Il a déclaré que son intention était de démontrer qu’il «travaillait pour une entreprise solide» en faisant référence aux projets d’Hydro-Québec. Il a également souligné avoir apporté son expertise en matière de batteries sodium-ion à la société d'État.
«C’est moi qui leur ai enseigné cette technologie. C’est moi qui l’ai introduite chez Hydro-Québec», a déclaré M. Wang au juge Jean-Philippe Marcoux, de la Cour du Québec, par l’intermédiaire d’un interprète.
L'homme de nationalité chinoise a travaillé de 2016 à 2022 au Centre d’excellence en électrification des transports et en stockage d'énergie (CETEES) d’Hydro-Québec, un institut de recherche situé à Varennes qui étudie les technologies de batteries de pointe et les systèmes de stockage d’énergie. Il a déclaré au tribunal être actuellement sans emploi.
Mardi, M. Wang a témoigné avoir rencontré de nombreuses difficultés à son arrivée au Québec en raison de la barrière de la langue. Il a expliqué avoir postulé ailleurs, car il avait des relations tendues avec la direction d’Hydro-Québec et peinait à obtenir un permis de travail de longue durée. Il a également indiqué avoir été préoccupé par le manque de ressources et d’intérêt pour ses recherches.
Il a par ailleurs souligné sa faible maîtrise du français et de l’anglais, ce qui a rendu son travail difficile et a été fréquemment évoqué au cours du procès.
Mercredi, il a affirmé que les formations sur les politiques, comme le code d’éthique de l’institut de recherche ou le processus de publication et de brevetage, étaient dispensées en français et qu’il n’avait jamais reçu de documents ou de formation officiels. «De mémoire, personne ne m’a remis ces documents et j’ignore même leur existence», a déclaré M. Wang.
Il a expliqué avoir posé sa candidature au programme du gouvernement chinois, car celui-ci était lié à un poste de professeur titulaire et à la possibilité d’embaucher des doctorants en cas de succès.
«C’est le travail de mes rêves», a dit M. Wang au sujet de la supervision de recherches doctorales. Les documents qu’il avait préparés faisant référence à des projets d’Hydro-Québec n’ont finalement jamais été communiqués, puisque ses quatre candidatures auprès d’institutions chinoises ont été rejetées sur la base de son CV, première étape du processus du programme chinois.

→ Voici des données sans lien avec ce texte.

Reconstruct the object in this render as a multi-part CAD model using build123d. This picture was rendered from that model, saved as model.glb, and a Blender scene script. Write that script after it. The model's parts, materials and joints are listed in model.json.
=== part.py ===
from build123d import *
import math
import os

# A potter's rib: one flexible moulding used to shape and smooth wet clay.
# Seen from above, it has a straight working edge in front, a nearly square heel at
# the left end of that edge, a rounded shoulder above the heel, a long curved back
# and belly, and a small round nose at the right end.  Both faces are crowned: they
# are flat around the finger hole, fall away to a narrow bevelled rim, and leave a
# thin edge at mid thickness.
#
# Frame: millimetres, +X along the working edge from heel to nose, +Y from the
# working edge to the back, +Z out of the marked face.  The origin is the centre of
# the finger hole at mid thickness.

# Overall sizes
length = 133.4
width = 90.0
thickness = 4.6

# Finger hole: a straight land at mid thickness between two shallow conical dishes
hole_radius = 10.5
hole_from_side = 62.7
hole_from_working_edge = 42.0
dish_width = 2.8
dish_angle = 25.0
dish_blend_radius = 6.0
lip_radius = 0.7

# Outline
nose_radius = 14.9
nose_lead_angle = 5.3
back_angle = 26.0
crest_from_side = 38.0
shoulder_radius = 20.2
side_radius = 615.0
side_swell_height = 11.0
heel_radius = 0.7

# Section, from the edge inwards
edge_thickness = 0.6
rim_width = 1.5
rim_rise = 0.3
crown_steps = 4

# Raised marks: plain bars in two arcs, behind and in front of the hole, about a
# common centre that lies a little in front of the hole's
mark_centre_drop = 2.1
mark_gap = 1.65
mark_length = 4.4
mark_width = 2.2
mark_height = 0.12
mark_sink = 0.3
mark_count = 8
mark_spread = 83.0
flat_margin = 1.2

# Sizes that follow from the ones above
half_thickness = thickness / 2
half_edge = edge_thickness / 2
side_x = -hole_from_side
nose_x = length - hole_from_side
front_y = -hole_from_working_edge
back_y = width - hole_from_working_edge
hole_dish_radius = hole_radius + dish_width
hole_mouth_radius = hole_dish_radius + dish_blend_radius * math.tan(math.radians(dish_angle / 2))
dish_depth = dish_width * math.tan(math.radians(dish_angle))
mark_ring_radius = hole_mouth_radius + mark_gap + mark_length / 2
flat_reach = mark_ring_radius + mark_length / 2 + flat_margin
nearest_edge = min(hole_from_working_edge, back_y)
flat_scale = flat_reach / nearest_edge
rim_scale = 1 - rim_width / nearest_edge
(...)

Outre les options universitaires, M. Wang a également postulé chez BASF, une entreprise privée, et à l’Université Concordia à peu près au même moment.
«J'étais très surpris»
Il a nié avoir travaillé clandestinement pour des institutions chinoises. Il a témoigné que tout avait été fait avec le consentement de ses supérieurs à Hydro-Québec et que le silence aurait été contraire à l’éthique scientifique.

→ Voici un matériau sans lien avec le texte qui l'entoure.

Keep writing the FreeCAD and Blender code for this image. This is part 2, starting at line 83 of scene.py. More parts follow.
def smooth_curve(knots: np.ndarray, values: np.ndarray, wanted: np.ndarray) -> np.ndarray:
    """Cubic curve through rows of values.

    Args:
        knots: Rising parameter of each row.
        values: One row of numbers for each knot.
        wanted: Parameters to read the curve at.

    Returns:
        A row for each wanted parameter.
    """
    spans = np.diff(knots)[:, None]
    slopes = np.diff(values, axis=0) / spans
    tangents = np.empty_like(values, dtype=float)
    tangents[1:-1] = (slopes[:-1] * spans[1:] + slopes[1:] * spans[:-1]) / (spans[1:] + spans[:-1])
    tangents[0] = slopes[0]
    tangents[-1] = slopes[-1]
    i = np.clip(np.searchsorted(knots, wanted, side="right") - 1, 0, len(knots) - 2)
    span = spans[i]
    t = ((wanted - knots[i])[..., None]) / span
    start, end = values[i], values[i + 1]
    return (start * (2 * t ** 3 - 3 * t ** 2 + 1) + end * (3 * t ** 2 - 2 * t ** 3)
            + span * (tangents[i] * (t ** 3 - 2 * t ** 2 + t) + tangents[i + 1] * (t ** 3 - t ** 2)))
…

«Les institutions chinoises ne me payaient pas, alors pourquoi aurais-je travaillé pour elles? Je n’ai travaillé que pour Hydro-Québec», a-t-il juré.
Plus tôt mercredi, M. Wang a déclaré qu'il n'avait eu connaissance d'aucune enquête criminelle le concernant avant son arrestation en novembre 2022.

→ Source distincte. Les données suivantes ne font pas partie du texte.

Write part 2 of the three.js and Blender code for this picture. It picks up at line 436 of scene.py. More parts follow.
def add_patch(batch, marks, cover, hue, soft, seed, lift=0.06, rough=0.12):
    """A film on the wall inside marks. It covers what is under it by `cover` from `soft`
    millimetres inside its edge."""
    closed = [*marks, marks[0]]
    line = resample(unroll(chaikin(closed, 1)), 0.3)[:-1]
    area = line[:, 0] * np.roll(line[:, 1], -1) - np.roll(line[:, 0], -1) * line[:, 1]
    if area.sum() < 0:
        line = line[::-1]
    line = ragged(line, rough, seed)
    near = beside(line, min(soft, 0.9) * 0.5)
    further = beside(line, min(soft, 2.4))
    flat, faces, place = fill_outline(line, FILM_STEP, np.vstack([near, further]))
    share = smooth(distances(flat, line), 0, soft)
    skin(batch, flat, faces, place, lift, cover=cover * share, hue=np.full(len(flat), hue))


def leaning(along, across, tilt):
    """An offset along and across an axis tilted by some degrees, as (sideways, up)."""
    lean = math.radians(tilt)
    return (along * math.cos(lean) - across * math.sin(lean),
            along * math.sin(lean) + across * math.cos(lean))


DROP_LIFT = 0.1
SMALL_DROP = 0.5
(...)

M. Wang a affirmé n'avoir reçu aucune explication de ses supérieurs avant sa suspension en août 2022, puis son licenciement en novembre de la même année. La direction d'Hydro-Québec a lancé une enquête interne à la suite de la découverte d'une publication scientifique de M. Wang en mai 2022. L'enquête a ensuite été transmise à la Gendarmerie royale du Canada.
«J'étais très surpris, car je ne pensais pas avoir commis de faute», a déclaré M. Wang au sujet de l'enquête.
Il a également indiqué avoir proposé une rencontre avec ses supérieurs pour discuter de la situation, mais que cette rencontre n'a jamais eu lieu.
«Cela ne s'est jamais produit et j'en ai été très surpris. Je m'attendais à cette occasion, mais elle ne s'est jamais présentée», a conclu M. Wang.